[Rows from an object dataset]
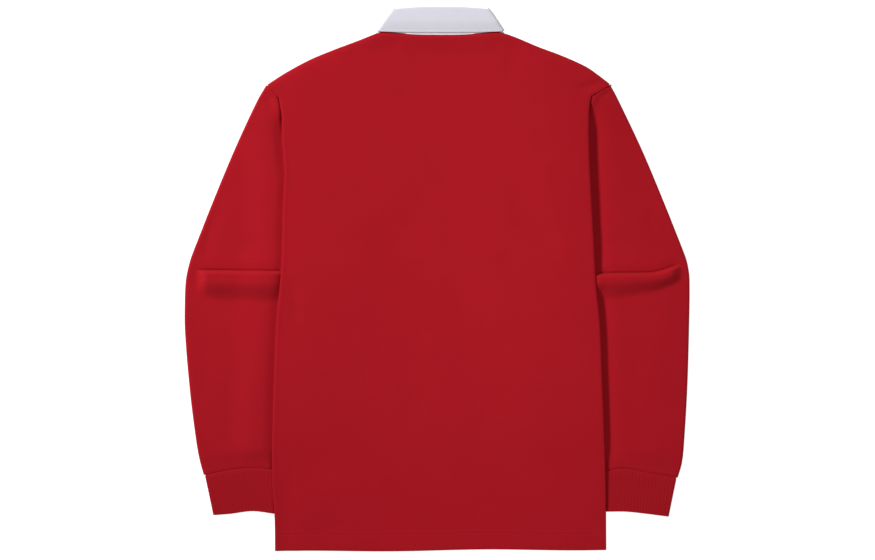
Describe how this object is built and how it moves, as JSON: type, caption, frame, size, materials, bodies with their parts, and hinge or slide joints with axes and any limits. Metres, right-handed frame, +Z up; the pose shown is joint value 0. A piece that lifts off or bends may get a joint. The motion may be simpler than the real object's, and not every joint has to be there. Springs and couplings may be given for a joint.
{
  "type": "polo shirt",
  "caption": "Long-sleeved polo shirt with a turned-down collar and ribbed cuffs, laid flat with its back up.",
  "frame": {"origin": "on the underside of the front panel, at the middle of the shirt as it lies, on the floor", "axes": "+Z up from the surface to the shirt's back, +Y from the hem to the collar, +X to the wearer's right"},
  "size_m": [0.7015, 0.7557, 0.0143],
  "materials": {
    "red_jersey": "matt knitted cotton",
    "red_rib": "matt ribbed knit",
    "white_twill": "matt woven cotton",
    "white_button": "satin"
  },
  "bodies": {
    "root": {"back": "red_jersey", "front": "red_jersey", "sleeve_left": "red_jersey", "sleeve_right": "red_jersey", "cuff_left": "red_rib", "cuff_right": "red_rib", "collar": "white_twill", "placket_under": "white_twill", "placket_over": "white_twill", "button_1": "white_button", "button_2": "white_button", "button_3": "white_button"}
  },
  "joints": []
}
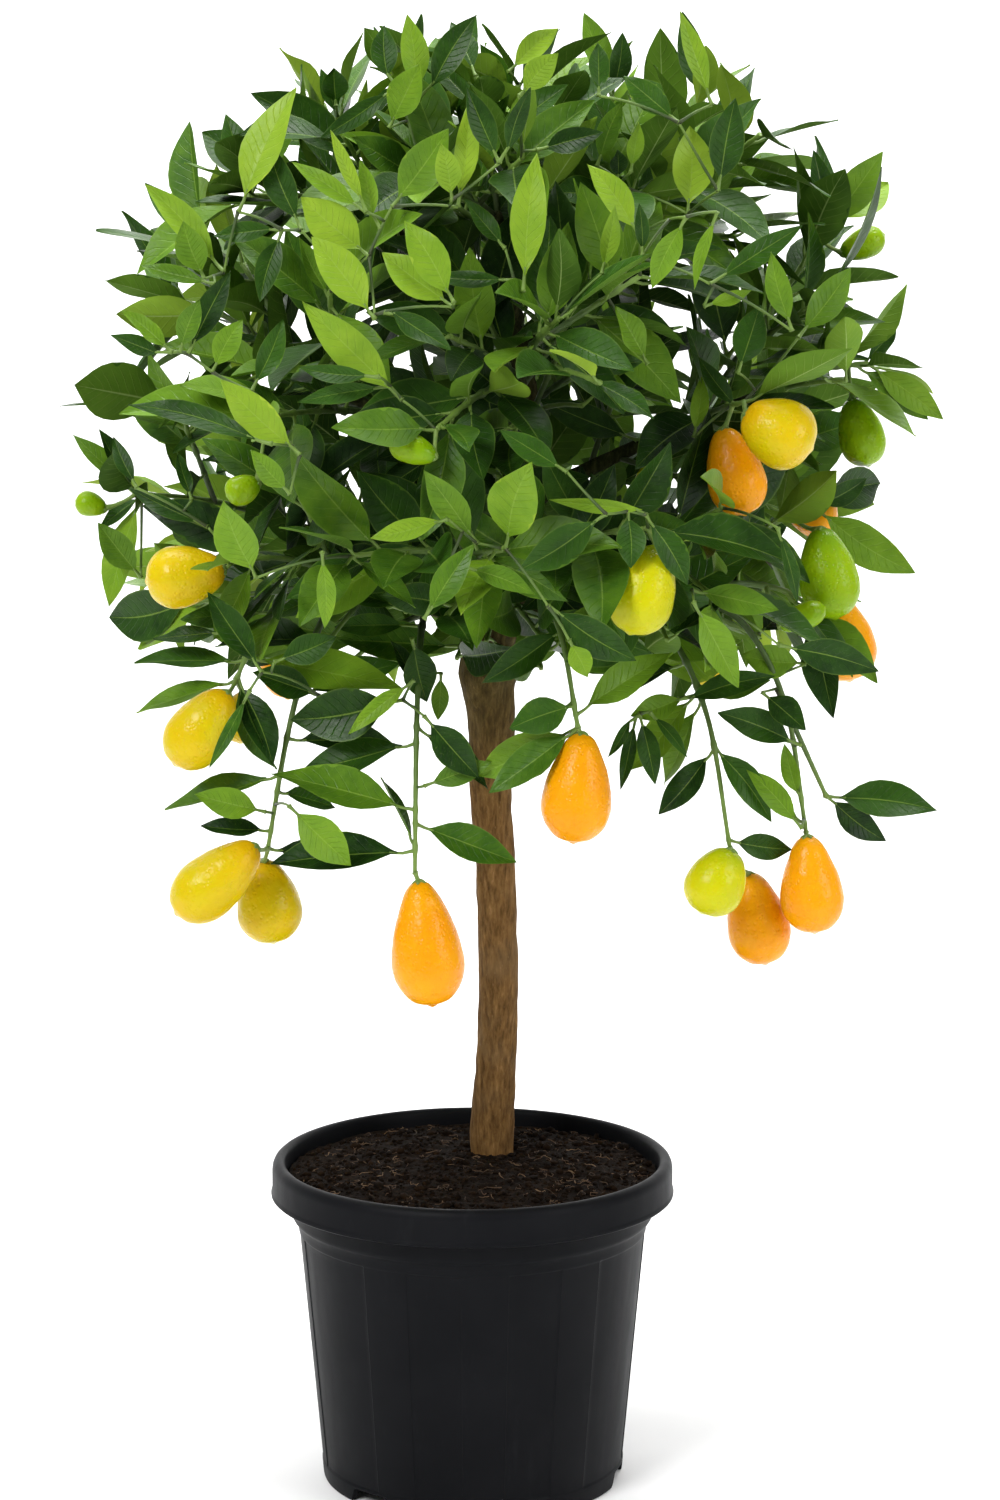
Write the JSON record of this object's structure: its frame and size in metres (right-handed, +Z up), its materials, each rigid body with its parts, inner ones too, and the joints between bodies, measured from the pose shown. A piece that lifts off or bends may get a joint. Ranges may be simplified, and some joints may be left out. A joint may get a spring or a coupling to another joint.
{
  "type": "potted limequat tree",
  "caption": "Small citrus tree with a bare trunk and a round leafy crown of hanging orange, yellow and green fruits, growing in a black nursery pot.",
  "frame": {"origin": "on the pot's axis, at the plane that it stands on, in the middle of the flat pad under its floor", "axes": "+Z up along the pot's axis, -Y towards the side that the picture shows, +X to its right"},
  "size_m": [0.4655, 0.4734, 0.7995],
  "materials": {
    "fruit_green_right": "green peel, dimpled satin",
    "fruit_green_right_low": "green peel, dimpled satin",
    "fruit_green_small_far_left": "green peel, dimpled satin",
    "fruit_green_small_left": "green peel, dimpled satin",
    "fruit_green_small_low": "green peel, dimpled satin",
    "fruit_green_small_middle": "green peel, dimpled satin",
    "fruit_green_small_right": "green peel, dimpled satin",
    "fruit_lime_hidden": "yellow-green peel, dimpled satin",
    "fruit_lime_middle": "yellow-green peel, dimpled satin",
    "fruit_lime_right_hang": "yellow-green peel, dimpled satin",
    "fruit_orange_back_left": "ripe orange peel, dimpled satin",
    "fruit_orange_far_hang": "ripe orange peel, dimpled satin",
    "fruit_orange_left_middle": "ripe orange peel, dimpled satin",
    "fruit_orange_middle": "ripe orange peel, dimpled satin",
    "fruit_orange_right": "ripe orange peel, dimpled satin",
    "fruit_orange_right_hang": "ripe orange peel, dimpled satin",
    "fruit_orange_right_hidden": "ripe orange peel, dimpled satin",
    "fruit_orange_right_low": "ripe orange peel, dimpled satin",
    "fruit_yellow_back_right": "yellow peel, dimpled satin",
    "fruit_yellow_left": "yellow peel, dimpled satin",
    "fruit_yellow_left_hang": "yellow peel, dimpled satin",
    "fruit_yellow_left_hang_back": "yellow peel, dimpled satin",
    "fruit_yellow_left_low": "yellow peel, dimpled satin",
    "fruit_yellow_left_low_back": "yellow peel, dimpled satin",
    "fruit_yellow_right": "yellow peel, dimpled satin",
    "pot": "black moulded, satin",
    "soil": "dark loose potting mix",
    "spray_back_high": "glossy green leaves on green twigs",
    "spray_back_high_left": "glossy green leaves on green twigs",
    "spray_back_left": "glossy green leaves on green twigs",
    "spray_back_low": "glossy green leaves on green twigs",
    "spray_back_middle": "glossy green leaves on green twigs",
    "spray_back_right": "glossy green leaves on green twigs",
    "spray_far_left": "glossy green leaves on green twigs",
    "spray_front_high": "glossy green leaves on green twigs",
    "spray_front_high_right": "glossy green leaves on green twigs",
    "spray_front_left": "glossy green leaves on green twigs",
    "spray_front_low": "glossy green leaves on green twigs",
    "spray_front_low_right": "glossy green leaves on green twigs",
    "spray_front_middle": "glossy green leaves on green twigs",
    "spray_front_middle_left": "glossy green leaves on green twigs",
    "spray_front_right": "glossy green leaves on green twigs",
    "spray_hang_far_right": "glossy green leaves on green twigs",
    "spray_hang_left": "glossy green leaves on green twigs",
    "spray_hang_left_middle": "glossy green leaves on green twigs",
    "spray_hang_middle": "glossy green leaves on green twigs",
    "spray_hang_right": "glossy green leaves on green twigs",
    "spray_left_front": "glossy green leaves on green twigs",
    "spray_left_high": "glossy green leaves on green twigs",
    "spray_left_low": "glossy green leaves on green twigs",
    "spray_left_mid": "glossy green leaves on green twigs",
    "spray_right": "glossy green leaves on green twigs",
    "spray_right_front": "glossy green leaves on green twigs",
    "spray_right_low": "glossy green leaves on green twigs",
    "spray_right_mid": "glossy green leaves on green twigs",
    "spray_right_up": "glossy green leaves on green twigs",
    "spray_top_left": "glossy green leaves on green twigs",
    "spray_top_mid": "glossy green leaves on green twigs",
    "spray_top_right": "glossy green leaves on green twigs",
    "trunk": "rough grey-brown bark"
  },
  "bodies": {
    "root": {"fruit_green_right": "fruit_green_right", "fruit_green_right_low": "fruit_green_right_low", "fruit_green_small_far_left": "fruit_green_small_far_left", "fruit_green_small_left": "fruit_green_small_left", "fruit_green_small_low": "fruit_green_small_low", "fruit_green_small_middle": "fruit_green_small_middle", "fruit_green_small_right": "fruit_green_small_right", "fruit_lime_hidden": "fruit_lime_hidden", "fruit_lime_middle": "fruit_lime_middle", "fruit_lime_right_hang": "fruit_lime_right_hang", "fruit_orange_back_left": "fruit_orange_back_left", "fruit_orange_far_hang": "fruit_orange_far_hang", "fruit_orange_left_middle": "fruit_orange_left_middle", "fruit_orange_middle": "fruit_orange_middle", "fruit_orange_right": "fruit_orange_right", "fruit_orange_right_hang": "fruit_orange_right_hang", "fruit_orange_right_hidden": "fruit_orange_right_hidden", "fruit_orange_right_low": "fruit_orange_right_low", "fruit_yellow_back_right": "fruit_yellow_back_right", "fruit_yellow_left": "fruit_yellow_left", "fruit_yellow_left_hang": "fruit_yellow_left_hang", "fruit_yellow_left_hang_back": "fruit_yellow_left_hang_back", "fruit_yellow_left_low": "fruit_yellow_left_low", "fruit_yellow_left_low_back": "fruit_yellow_left_low_back", "fruit_yellow_right": "fruit_yellow_right", "pot": "pot", "soil": "soil", "spray_back_high": "spray_back_high", "spray_back_high_left": "spray_back_high_left", "spray_back_left": "spray_back_left", "spray_back_low": "spray_back_low", "spray_back_middle": "spray_back_middle", "spray_back_right": "spray_back_right", "spray_far_left": "spray_far_left", "spray_front_high": "spray_front_high", "spray_front_high_right": "spray_front_high_right", "spray_front_left": "spray_front_left", "spray_front_low": "spray_front_low", "spray_front_low_right": "spray_front_low_right", "spray_front_middle": "spray_front_middle", "spray_front_middle_left": "spray_front_middle_left", "spray_front_right": "spray_front_right", "spray_hang_far_right": "spray_hang_far_right", "spray_hang_left": "spray_hang_left", "spray_hang_left_middle": "spray_hang_left_middle", "spray_hang_middle": "spray_hang_middle", "spray_hang_right": "spray_hang_right", "spray_left_front": "spray_left_front", "spray_left_high": "spray_left_high", "spray_left_low": "spray_left_low", "spray_left_mid": "spray_left_mid", "spray_right": "spray_right", "spray_right_front": "spray_right_front", "spray_right_low": "spray_right_low", "spray_right_mid": "spray_right_mid", "spray_right_up": "spray_right_up", "spray_top_left": "spray_top_left", "spray_top_mid": "spray_top_mid", "spray_top_right": "spray_top_right", "trunk": "trunk"}
  },
  "joints": []
}
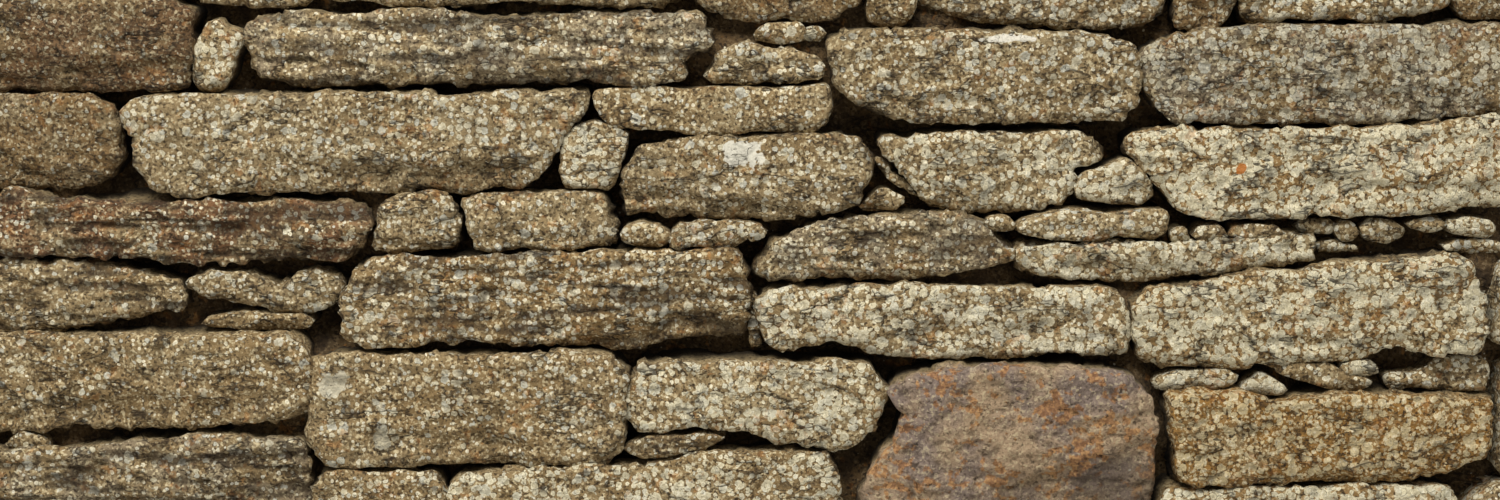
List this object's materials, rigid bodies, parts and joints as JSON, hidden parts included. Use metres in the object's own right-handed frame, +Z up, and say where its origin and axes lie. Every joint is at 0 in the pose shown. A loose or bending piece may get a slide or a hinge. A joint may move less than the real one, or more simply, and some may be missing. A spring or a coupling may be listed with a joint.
{
  "type": "dry stone wall",
  "caption": "Free-standing double dry stone wall of roughly coursed grey-brown stone, with footings, through stones, a rubble core, pins in its open joints and flat slabs on top",
  "frame": {"origin": "middle of the wall's foot, on the ground", "axes": "+X along the wall to the right seen from the front, +Y from the front face to the back face, +Z up"},
  "size_m": [2, 0.64, 1.21],
  "materials": {
    "walling_stone": "rough weathered sandstone with lichen",
    "pin_stone": "rough split sandstone with lichen",
    "cope_stone": "rough weathered slab with lichen",
    "footing_stone": "rough bare sandstone",
    "core_rubble": "packed rubble"
  },
  "bodies": {
    "root": {"back_course_a": "walling_stone", "back_course_b": "walling_stone", "back_course_c": "walling_stone", "back_course_d": "walling_stone", "back_course_e": "walling_stone", "back_course_f": "walling_stone", "back_course_g": "walling_stone", "back_course_h": "walling_stone", "back_course_i": "walling_stone", "back_course_j": "walling_stone", "back_levellers": "pin_stone", "back_pins": "pin_stone", "cope_slabs": "cope_stone", "core": "core_rubble", "cover_slabs": "cope_stone", "footings": "footing_stone", "front_course_a": "walling_stone", "front_course_b": "walling_stone", "front_course_c": "walling_stone", "front_course_d": "walling_stone", "front_course_e": "walling_stone", "front_course_f": "walling_stone", "front_course_g": "walling_stone", "front_course_h": "walling_stone", "front_course_i": "walling_stone", "front_course_j": "walling_stone", "front_levellers": "pin_stone", "front_pins": "pin_stone", "through_stones": "walling_stone"}
  },
  "joints": []
}
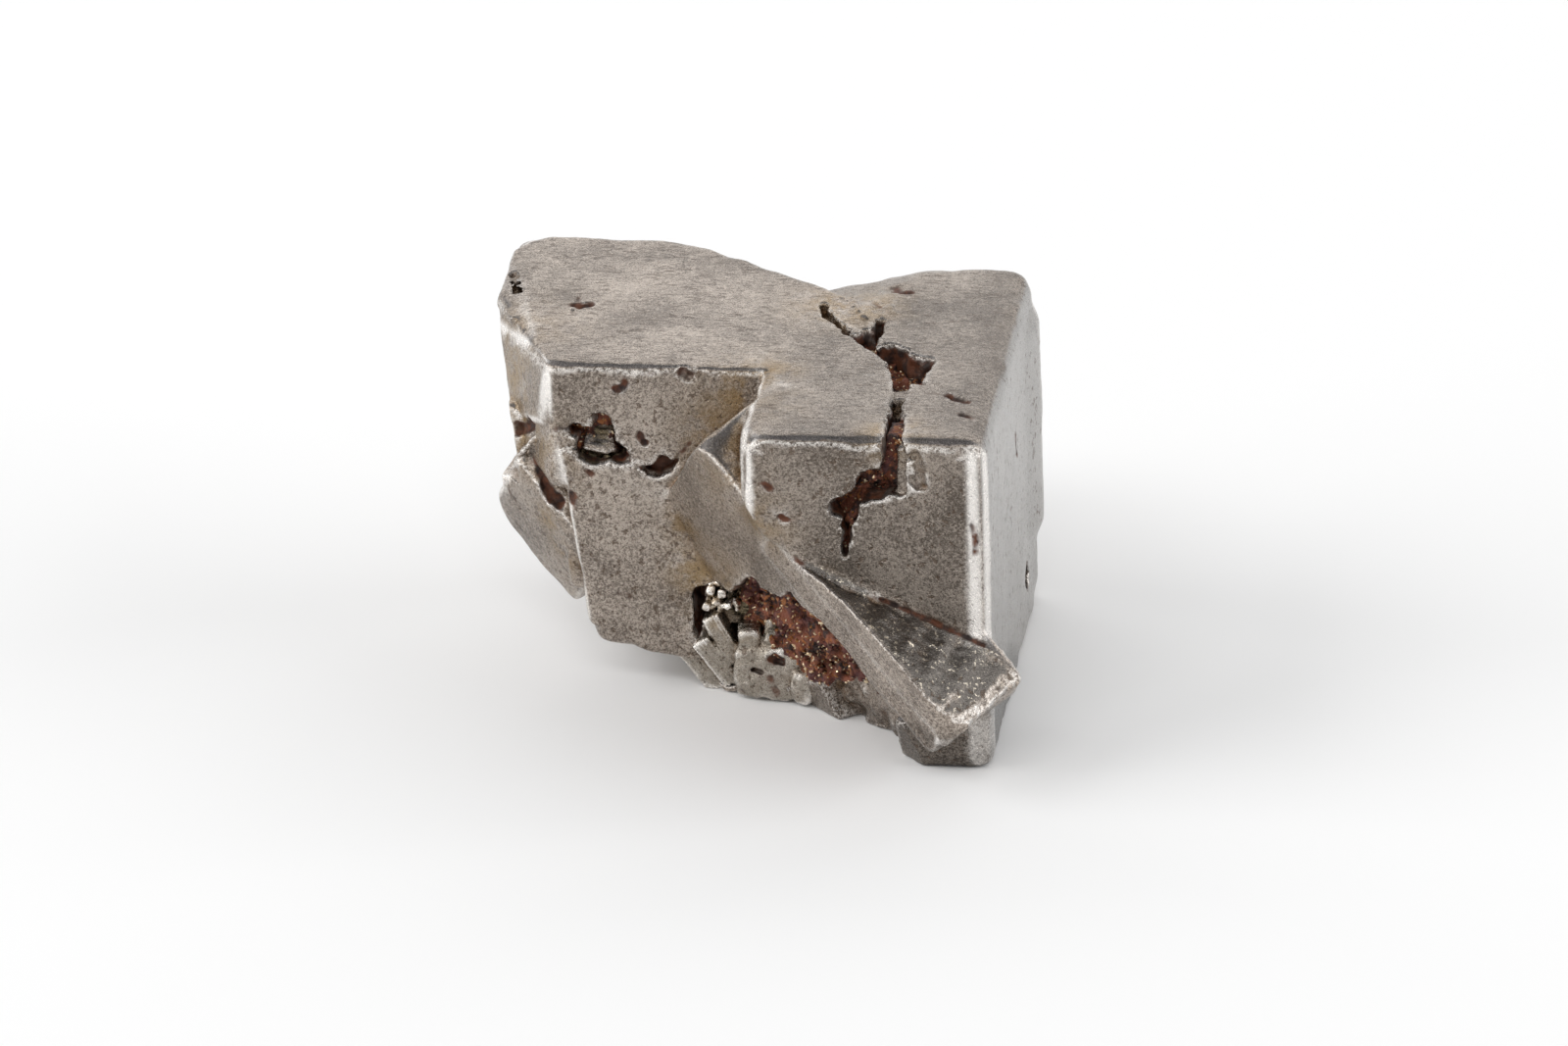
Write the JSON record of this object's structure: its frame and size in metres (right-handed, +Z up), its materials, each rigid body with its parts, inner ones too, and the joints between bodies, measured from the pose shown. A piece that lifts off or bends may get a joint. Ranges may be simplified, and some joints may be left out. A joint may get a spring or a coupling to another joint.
{
  "type": "isoferroplatinum specimen",
  "caption": "Natural cluster of worn cubic metal crystals grown through each other, with iron oxide in its hollows, resting on a flat crystal face.",
  "frame": {"origin": "middle of the bounding box at the level of the flat crystal face that the specimen rests on", "axes": "+Z up, +Y to the back as seen in the picture, +X to the right; the front with the diagonal slab faces -Y"},
  "size_m": [0.0142, 0.0168, 0.0091],
  "materials": {
    "metal": "satin",
    "iron_oxide": "matte"
  },
  "bodies": {
    "root": {"crystal_cluster": "metal", "oxide_front_crack": "iron_oxide", "oxide_top_hollow": "iron_oxide", "oxide_under_slab": "iron_oxide", "oxide_left_hollow": "iron_oxide"}
  },
  "joints": []
}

Written problem
Only lines holding the string "loose" are wanted; gather each one from the entries above.

Written response
    "soil": "dark loose potting mix",
List this object's materials, rigid bodies, parts and joints as JSON, hidden parts included. Use metres in the object's own right-handed frame, +Z up, and say where its origin and axes lie. Every joint is at 0 in the pose shown. A loose or bending piece may get a slide or a hinge. A joint may move less than the real one, or more simply, and some may be missing. A spring or a coupling may be listed with a joint.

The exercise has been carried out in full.